If infrastructure wasn’t an issue, Corneille says Emirates would have its own airport lounge in Dublin and would bump up the frequency of its flight to Dubai.

“If we lived in fantasy land, where there are no constraints whatsoever, I would certainly, within five to 10 years, have three flights a day and at least one of them be on an (Airbus) A380 – at least one of them,” he stresses.

As previously explained by Fora, the double-decker superjumbo jet has never landed at Dublin Airport and – much to the disappointment of aircraft fans – that’s unlikely to change any time soon.

Germany: ILA Berlin Air Show 2018 Airbus A380
Source: Emmanuele Contini/NurPhoto/Sipa USA/PA Images

But Corneille says the dream is “entirely realisable” between 2019 and 2022, especially after Emirates ordered 36 of the aircraft in a deal worth $16 billion.

“We have the aircraft coming down from the manufacturer and we want to build out our European frequencies to double daily, to triple daily and beyond – we have 10 flights a day from London, so we want to grow.

“But you have to live in the real world and we’ll just have to see how the next couple of years pan out.”

Competition

One of the biggest changes at Dublin Airport this year is the launch of two new eastbound services: Cathay Pacific’s direct route to Hong Kong and Hainan Airline’s flights to Beijing.

Corneille says the extra competition isn’t affecting Emirates – yet.

“As that competition beds in, they’ll present a greater threat,” he predicts. ”Anyone who’s flying aircraft on your routes is a competitor.

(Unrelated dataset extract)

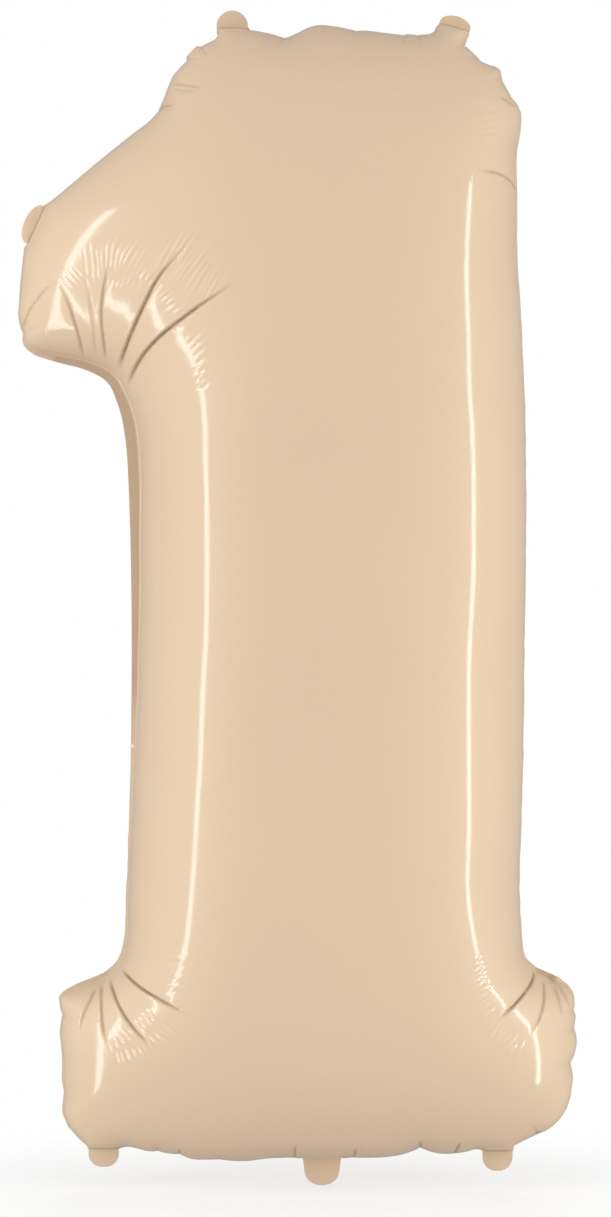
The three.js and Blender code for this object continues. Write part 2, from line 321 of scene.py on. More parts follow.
# The tail: its width at the foot and at its tip, its length, its corners' rounding across and
# along, how far its root reaches up between the films, and the length over which its plies
# stand apart and how far.
TAIL_WIDTH = 31.0
TAIL_TIP = 27.6
TAIL_LENGTH = 21.4
TAIL_ROUND = (12.8, 11.5)
TAIL_ROOT = 1.6
TAIL_FREE = 20.0
TAIL_OPENING = 0.9

# Pleats: the line of each fold from the seam inwards, the half width of its valley and its
# depth where it is deepest, and the wide soft dip around it.
PLEATS = [
    ([(-170.0, 660.0), (-174.0, 680.0), (-181.0, 702.0), (-189.2, 720.0)], 1.19, 0.93, 0.56),
    ([(-160.0, 660.0), (-161.6, 690.0), (-167.6, 728.0)], 1.19, 0.43, 0.24),
    ([(-151.6, 656.0), (-154.0, 684.0), (-153.0, 706.0), (-145.6, 741.0)], 1.26, 1.05, 0.56),
    ([(-142.6, 648.0), (-136.0, 664.0), (-127.6, 682.4), (-110.8, 714.4), (-96.0, 732.0),
      (-81.0, 747.0)], 1.54, 1.98, 1.12),
    ([(-136.0, 636.0), (-124.0, 656.0), (-106.8, 673.6), (-77.2, 694.4), (-60.0, 705.0),
      (-43.0, 717.0)], 1.61, 1.98, 1.12),
    ([(-221.0, 682.0), (-212.4, 699.2), (-202.0, 711.0), (-189.8, 720.0)], 1.4, 0.62, 0.64),
    ([(-141.0, 176.0), (-124.4, 164.0), (-107.6, 155.2), (-90.8, 147.2), (-82.0, 144.2)],
     1.33, 1.61, 0.96),
    ([(-150.0, 168.0), (-147.6, 162.4), (-141.2, 148.8), (-133.2, 136.8), (-121.2, 124.0),
      (-108.4, 114.6)], 1.33, 1.49, 0.88),
    ([(-156.0, 164.0), (-155.4, 152.0), (-154.8, 142.4), (-152.8, 127.2), (-148.0, 113.6)],
     1.26, 1.05, 0.64),
    ([(-160.0, 160.0), (-168.4, 142.4), (-172.0, 131.2), (-171.6, 123.0)], 1.4, 0.81, 0.56),
    ([(190.0, 174.0), (186.0, 166.4), (175.6, 155.2), (165.0, 146.0), (153.6, 137.8)],
     1.33, 1.74, 0.96),
    ([(196.0, 166.0), (194.8, 152.0), (191.6, 140.0), (186.5, 131.2), (181.2, 125.6)],
     1.4, 0.93, 0.72),
    ([(204.0, 161.0), (208.4, 146.4), (209.7, 136.6)], 1.68, 0.56, 0.4),
    ([(208.6, 160.0), (214.8, 148.8), (217.6, 142.0)], 1.54, 0.5, 0.32),
    ([(176.6, 792.0), (170.0, 798.6), (158.0, 803.0), (139.0, 804.4)], 1.26, 0.81, 0.64),
    ([(174.0, 860.0), (168.4, 862.6), (158.4, 867.0)], 1.12, 0.62, 0.4),
    ([(-110.8, 859.8), (-104.0, 858.4), (-96.0, 857.6)], 1.12, 0.74, 0.4),
    ([(-99.0, 877.0), (-88.0, 873.4), (-72.0, 868.6)], 1.26, 0.5, 0.4),
    ([(-99.4, 872.4), (-90.0, 869.0), (-78.0, 866.6)], 1.12, 0.31, 0.24),
    ([(-10.0, 918.6), (-16.0, 919.6), (-23.0, 921.2)], 0.98, 0.74, 0.4),
    ([(-2.6, 22.6), (-2.0, 31.0), (-1.4, 41.0)], 1.12, 0.81, 0.48),
    ([(-94.4, 24.6), (-94.0, 29.0), (-92.8, 33.6)], 1.05, 0.62, 0.4),
    ([(44.4, 23.6), (45.4, 30.0), (46.8, 38.0)], 1.12, 0.81, 0.48),
    ([(125.0, 27.0), (126.6, 33.0), (129.0, 41.0)], 1.19, 0.99, 0.48),
    ([(191.0, 40.6), (191.6, 44.0), (192.0, 47.0)], 1.12, 0.74, 0.32),
    ([(98.0, 29.8), (97.6, 35.0), (96.4, 44.0)], 1.26, 0.5, 0.4),
]

# Fans of fine puckers: the line they stand along, their pitch, length either side of that
# line, height, slant, which is how far a pucker moves along the line as it runs across, and
# how strongly its crest is painted paler and its dip darker, a painted highlight and shade.
FANS = [
    ([(-191.0, 714.0), (-181.0, 720.0), (-166.0, 727.0)], 4.4, 8.0, 0.05, 0.30, 0.8),
    ([(-168.0, 728.0), (-152.0, 735.0), (-138.0, 738.0), (-118.0, 734.0)],
     4.5, 13.0, 0.17, -0.35, 1.2),
    ([(-148.0, 716.0), (-134.0, 716.0), (-120.0, 713.0)], 4.4, 4.5, 0.1, -0.3, 1.0),
    ([(-104.0, 744.0), (-90.0, 733.0), (-76.0, 720.0), (-60.0, 708.0)], 4.2, 17.0, 0.22, 0.1, 1.0),
    ([(-124.0, 722.0), (-110.0, 712.0), (-98.0, 698.0), (-88.0, 684.0)], 4.4, 5.0, 0.26, 0.0, 1.3),
    ([(-80.0, 676.0), (-76.0, 662.0), (-74.0, 646.0), (-72.0, 630.0)], 6.6, 6.5, 0.26, 0.6, 0.6),
    ([(-91.0, 196.0), (-94.0, 180.0), (-97.0, 160.0), (-98.0, 150.0)], 6.8, 6.0, 0.22, 0.35, 0.6),
    ([(-150.0, 118.0), (-140.0, 120.0), (-127.0, 131.0), (-112.0, 146.0)], 4.5, 5.0, 0.2, 0.1, 1.0),
    ([(-144.0, 108.0), (-128.0, 112.0), (-112.0, 122.0), (-98.0, 138.0)], 4.6, 5.5, 0.2, 0.1, 1.0),
    ([(140.0, 192.0), (143.0, 178.0), (146.0, 164.0), (152.0, 142.0)], 4.8, 6.0, 0.2, 0.4, 0.8),
    ([(150.0, 132.0), (160.0, 128.0), (168.0, 122.0), (178.0, 118.0)], 4.6, 7.0, 0.16, -0.2, 0.8),
    ([(48.0, 38.0), (60.0, 39.0), (74.0, 38.0)], 4.2, 8.0, 0.12, 0.0, 0.3),
    ([(148.0, 864.0), (150.0, 840.0), (150.0, 824.0)], 6.2, 10.0, 0.1, 0.15, 0.4),
    ([(-196.0, 722.0), (-208.0, 706.0), (-216.0, 690.0)], 5.0, 7.0, 0.06, 0.4, 0.3),
]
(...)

We’ve seen Ethiopian do good business into South Africa. You have to take everybody seriously.”

When asked how Emirates plans to protect its patch from other operators carrying eastbound passengers, Corneille says it will put the focus on promoting its network of onward route connections.

“Each of them – Etihad, Qatar, Cathay – have strong brands, good products. I think where we are maybe edging a little bit ahead is the scale of the network.

“But at the end of the day, if you’re driving your car and you’re spending all the time looking in the rear-view mirror, you’ll crash. I’ll take cognisance of competitors, but my full focus is on our business and what we can do.”